Desejava fazer este mês alguma leitura natalina
e lembrei-me de que tinha aqui, na minha “Coleção Saraiva”, um pequeno romance
de Dickens, daqueles que ele escrevia especialmente para o período do Natal. O Grilo da Lareira (1845), contudo, não
possui uma narrativa natalina; mesmo assim, é bastante recomendável para essa
época do ano, por sua mensagem de amor e esperança.
Esta minha segunda experiência com Dickens
acabou estreitando meus laços com o autor e, suspeito, quando passar aos
romances maiores, nossa relação causará ciúmes a certos autores brasileiros rs.
Dickens é maravilhoso em todo o sentido da palavra, especialmente no uso de
elementos fantásticos que, neste livro, estão na medida que não me desagrada.
Seus personagens são tão cheios de vida, que não
é preciso muito esforço para imaginá-los. Talvez alguém aponte aspectos improváveis
no comportamento deles, mas sejamos coerentes: há livros e livros; e O Grilo da Lareira foi pensado para agradar
um numeroso público infantil que inevitavelmente teria. Quando uma mudança
drástica se dá, portanto, no caráter de algum de seus personagens, é
seguramente na intenção de não ser ingrato a este querido público, cuja
gratidão seria, mais tarde, constatada por um Monteiro Lobato.
A infantilidade da trama não a prescinde de
recursos estilísticos tão bem executados por Dickens.
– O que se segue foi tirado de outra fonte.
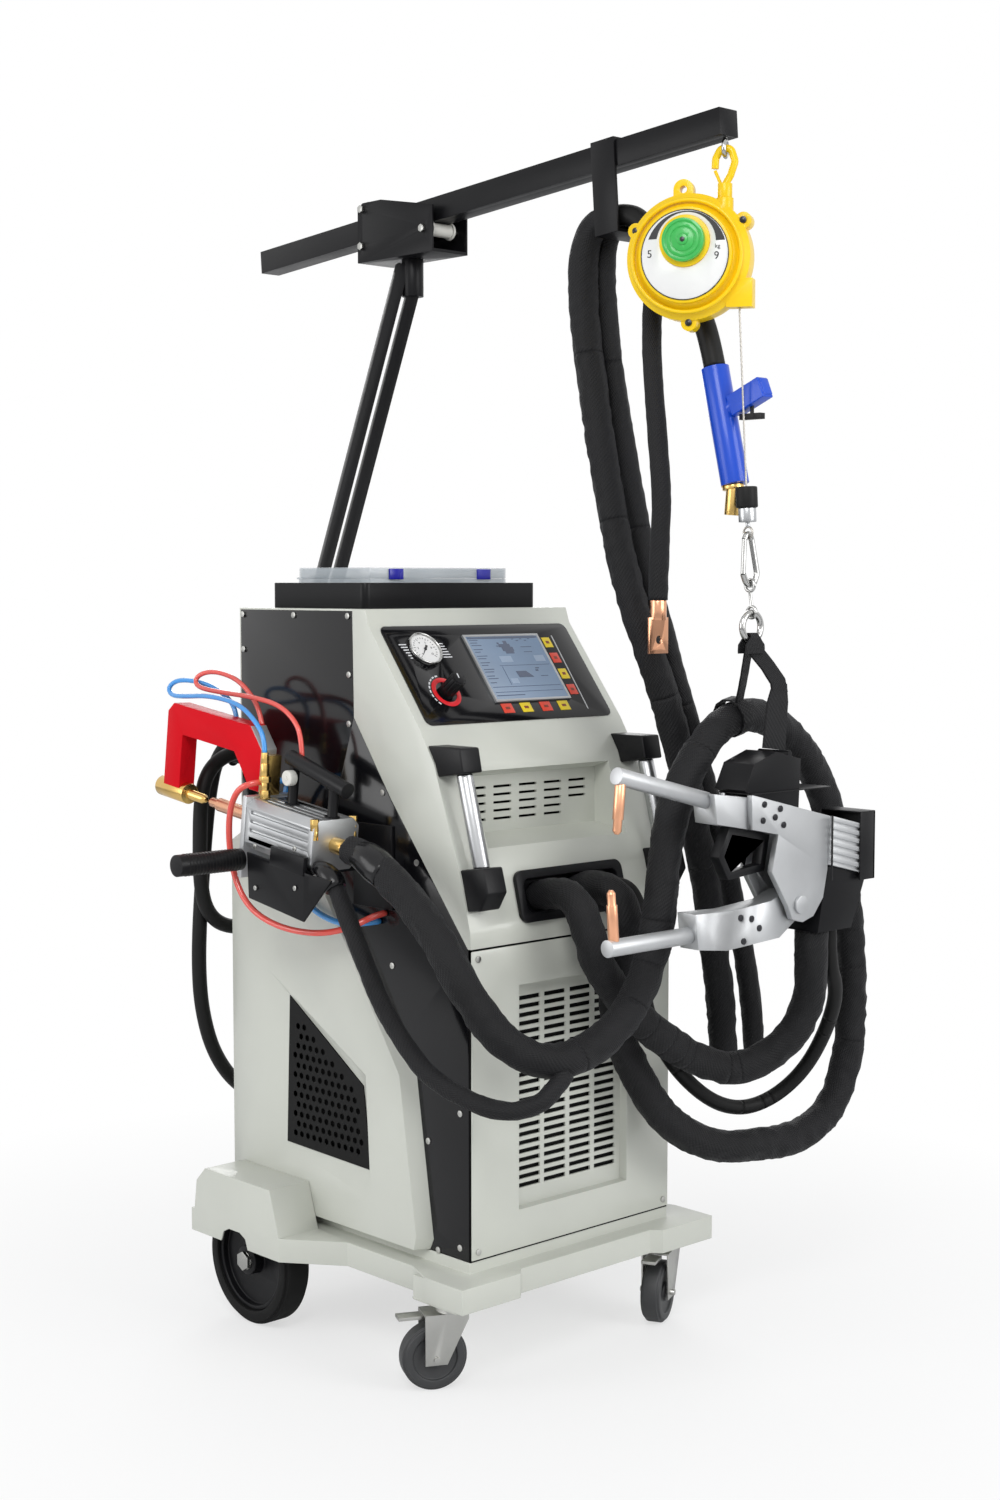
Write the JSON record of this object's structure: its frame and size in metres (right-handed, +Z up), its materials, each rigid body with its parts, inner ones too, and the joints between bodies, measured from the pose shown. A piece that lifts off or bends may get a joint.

A forma poética como a
história começa é exemplo incontestável disso. Os sons produzidos pela chaleira
e posteriormente pelo grilo serão devidamente aproveitados até o desfecho da
obra de forma harmônica. Talvez Dickens pensasse que o canto do grilo,
acessível aos lares mais pobres, poderia ser transformado em motivo de alegria.
João é um brutamontes que encerra um coração
puro e honesto. Maria, ou Tiquinho (como ele a chama), é sua esposa quarenta
anos mais jovem. Os dois têm uma vida bastante sossegada, até o dia em que
aparece um velho surdo que, tendo sido esquecido por alguém que prometera lhe
buscar, apela para a bondade do casal. O que deixa, porém, João intrigado é a
prontidão com que Tiquinho assente ao pedido do estranho.
É então anunciado o próximo casamento de May,
amiga de Tiquinho, com Tackleton, o velho fabricante de brinquedos bizarros,
que eram propositalmente medonhos, a fim de assustar as crianças. Trabalhava
para Tackleton o esforçado Caleb, que vivia sozinho com sua filha Berta, que era
cega. O dedicado pai, não obstante a pobreza em que viviam, pintava para Berta
um mundo bem diferente, fazendo-a crer que moravam numa bela casa e que todos,
inclusive o desprezível Tackleton, eram bons e gentis.
Em visita a João, Tackleton sugere um encontro
entre sua futura esposa e Tiquinho, supondo ser a influência desta bastante
conveniente para aquela que também seria mulher de um homem consideravelmente mais
velho. Tackleton aprecia Tiquinho em sua submissão e honradez, deixando
subentendido que “nada mais” se fazia necessário numa boa esposa. Embora João
tenha se esquivado do convite, o fabricante de brinquedos planeja encontrar o
casal (acompanhado de May e sua mãe) na casa de Caleb, pois Tiquinho realizava
um piquenique quinzenalmente naquela residência.
Após o piquenique, já noite, quando todos estão
à sua vontade, Tackleton leva João (que jogava cartas com a mãe de May) a um
lugar afastado da casa onde, sozinhos, conversavam amavelmente Tiquinho e o
estranho velho. Por isto e por outros detalhes que julgo conveniente não
revelar, João acredita na infidelidade da esposa. De volta para casa, evitando
Tiquinho, ele fica cismando a noite toda diante da lareira. É aí que o grilo
começa a cantar... e a mágica começa!
Tal como em Um Conto de Natal, Dickens parece se compadecer do sofrimento de seus
personagens, demonstrando empatia para com eles. Parece, inclusive, interessado
em despertar a atenção do leitor para as pessoas com deficiência. Consciente do
incômodo provocado pelas injustiças, faz-nos meditar em como Tiquinho poderia
ser falsa, e em como Tackleton poderia ser amado, já que Berta, acreditando nas
mentiras do pai, acaba apaixonada por ele, lamentando seu próximo casamento.
A leitura deste livro é revestida por aquela
aura mágica que têm os contos de fadas. O
Grilo da Lareira é um canto de otimismo e boa vontade, persistente na ideia
de que as pessoas são capazes de mudar. Dickens demonstra com ele o quanto
acreditava no amor. Vamos acreditar também!